The changing of the seasons is a significant event on a farm, and the Zuckerman farm is no exception. Wilbur is born in early spring and is therefore “what farmers call a spring pig” (12). Much like the season of his birth, it is the springtime of Wilbur’s life. Everything is full of beauty, innocence, and joy, and he does not worry about the future. When Wilbur moves to the Zuckerman farm, the birds announce the coming of summer and Wilbur hears that he may be slaughtered in the winter. A sense of existential dread comes over him, and he is unable to fully shake it until his future is secured that fall. As the fall sets in, the animals and natural surroundings begin reacting to the coming of winter. Even “a little maple tree in the swamp heard the cricket song and turned bright red with anxiety” (114). The fall itself is ushered in by the crickets chirping, “over and gone, over and gone. Summer is dying, dying” (113), and much like the summer itself, Charlotte’s life is near its end. She knows this about herself and tells Wilbur that she regrets the fact that she will never see her egg sac hatch. After Charlotte dies, winter passes with Wilbur still alive, and the spring comes again. A full cycle of seasons has passed in Wilbur’s life, and he is now a year old. The seasons act in parallel with Wilbur and Fern’s coming of age, as well as with the natural end to Charlotte’s short life as a spider.
Food is a symbol of comfort, safety, and survival in Charlotte’s Web. Whenever Wilbur is fed, it acts as an illustration of his continued survival, and Charlotte’s ever-growing success in fooling the humans enough to love Wilbur and keep him alive for good. Because food means life, Wilbur finds deep comfort and relief in being fed and considers it a representation of his being safe and cared for on the farm. When he escapes his pen at the encouragement of the goose, he is quickly lured back into security and away from freedom by the temptation of delicious “warm slops” (22). Food is home to Wilbur, and he chooses to stay where food is guaranteed. Templeton agrees with Wilbur’s sentiments about food, but he takes it to a gluttonous degree, eventually getting so large that he is “as big as a young woodchuck” (175). A great deal of Charlotte’s time is spent weaving webs and fooling bugs into landing in them, then wrapping them up, sedating them, and draining their blood. Wilbur finds this grotesque but learns to understand that it is just a spider’s way. Their discussions over food are one of the ways that Charlotte and Wilbur bond, and how Wilbur and Charlotte come to convince Templeton to help them throughout the summer. By the time the County Fair comes to town, Wilbur is quite large and overfed. Since he is a pig, he is contented by this fact, and begins to see himself as the “sensational” (91) pig that he is.
The barn acts as a sister-symbol to food, providing comfort, warmth, and safety to the animals. It’s also the setting where the friendship between Wilbur and Charlotte blossoms. When Wilbur is first brought to the Zuckerman farm, he is anxious about his new surroundings.
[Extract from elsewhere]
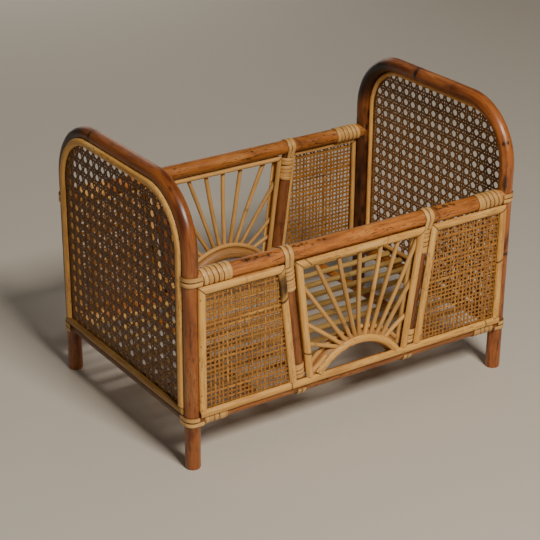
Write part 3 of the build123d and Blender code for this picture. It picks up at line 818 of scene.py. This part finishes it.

The goose encourages him to escape, and Wilbur cannot help but miss the security of the farm almost instantly. He soon grows lonely when Fern is not around, although she visits almost daily, and begins asking other animals to play with him. None oblige, but then a voice from the barn doorway offers to be his friend: Charlotte. Wilbur and Charlotte develop a close bond in the barn together, discussing the nature of life, their habits and everything in between. It is in the barn that Charlotte makes her home, and it is there that she comes up with the idea to save Wilbur’s life. The barn thus ends up being the setting for “the miracle” (77) of the words in the web. The barn is also the place where the goslings are born and raised, where Templeton makes his home, and where Fern comes to visit and sit every day throughout the summer.